Palestine and Israel will establish [technical / joint] coordination mechanisms as necessary over air traffic control and military use of airspace on the basis of equality and reciprocity.


3. Consequently, the Arab countries affirm the following:

I- Consider the Arab-Israeli conflict ended, and enter into a peace agreement with Israel, and provide security for all the states of the region.

The implementation of the permanent status agreement  will signal the end of the Palestinian refugee status and with it the end of claims.

Following the end of conflict, the Arab states and Israel will based their security relations on cooperation, mutual trust and good-neighborly relations, and the protection of their common interests. All parties will work to promote a regional security regime, including cooperation in fighting terrorism.

II- Establish normal relations with Israel in the context of this comprehensive peace.

4. Assures the rejection of all forms of Palestinian patriation which conflict with the special circumstances of the Arab host countries.

5. Calls upon the government of Israel and all Israelis to accept this initiative in order to safeguard the prospects for peace and stop the further shedding of blood, enabling the Arab countries and Israel to live in peace and good neighbourliness and provide future generations with security, stability and prosperity.

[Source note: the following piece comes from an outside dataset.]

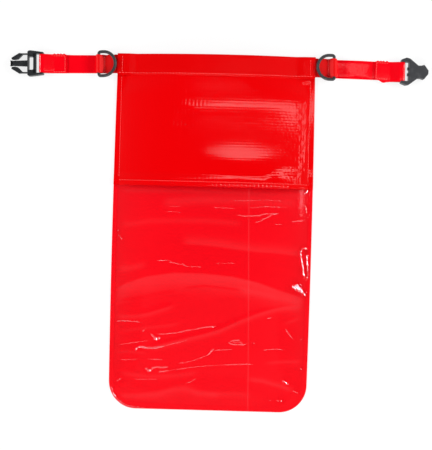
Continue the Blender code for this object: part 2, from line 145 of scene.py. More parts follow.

6. Invites the international community and all countries and organisations to support this initiative.

7. Requests the chairman of the summit to form a special committee composed of some of its concerned member states and the secretary general of the League of Arab States to pursue the necessary contacts to gain support for this initiative at all levels, particularly from the United Nations, the Security Council, the United States of America, the Russian Federation, the Muslim states and the European Union.